--- In [email protected], "deep.peace" <[EMAIL PROTECTED]> wrote:
>
> Just a short post to mention that Oprah's show yesterday 
> was about staying young, most of it was nothing special 
> and silly really. Than she had a guest, a woman who lived 
> in N.Y., a black woman, Oprah pulled her from the audience 
> and joked at guessing how old she was. 
> The woman looked to be 35 at the most, well it turned out 
> she was 70!  When asked her secret the woman mentioned 
> years of Transcendental Meditation.

Cool. Now that's the way to sell the benefits of
meditating -- not by crying doom and gloom and 
telling people they have to butt-bounce for peace, 
not by dressing people up in white robes and crowns
and saris and playing bagpipe music as they walk 
into the room.

I don't know that it's due to meditation ( I'm open
to it being a lingering byproduct of all the LSD
I took back in the mid-Sixties :-), but when people
guess my age, they're usually ten to fifteen years
light.
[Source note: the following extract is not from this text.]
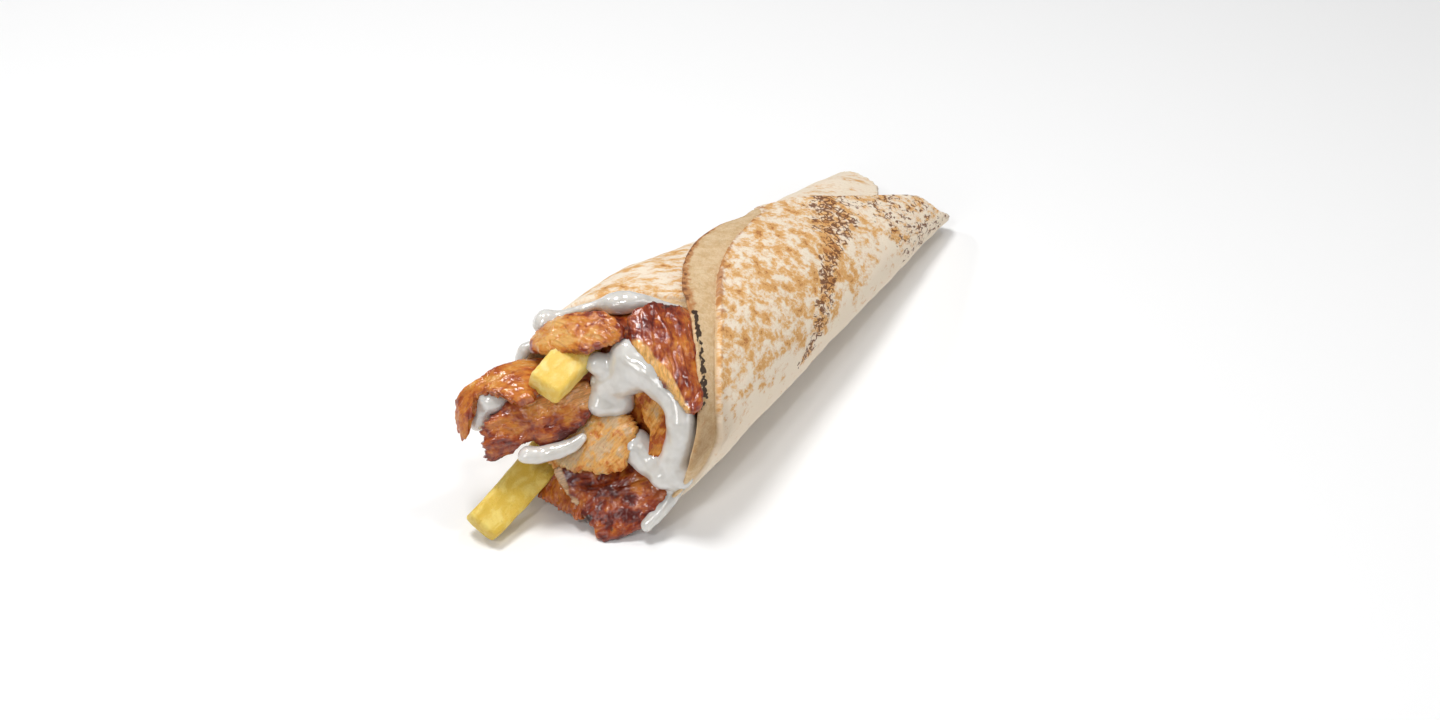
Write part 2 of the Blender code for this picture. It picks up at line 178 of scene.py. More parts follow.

Even given common, everyday, garden-variety
flattery, that indicates to me that I'm doing at
least *something* right.

On the other hand, when I run into former students
of meditation who have gotten involved in studies
that may have a...uh...questionable side to them
energetically, it's often astounding to see how
much they've aged, and the amount of degradation
in their skin and aura. I'm talking specifically
about people who have taken up channeling or who
spend a lot of their mind manipulating others
through the use of occult power. They may still 
meditate, but the meditation doesn't seem to 
mitigate the effects of the *other* things they 
do. I ran into a couple of women from the Rama trip 
whom I had not seen for a while and it was as if 
they had aged twenty years in the five years since 
I had seen them last. Go figure.

Bottom line for me was expressed in a song by Joni
Mitchell, "Happiness is the best facelift."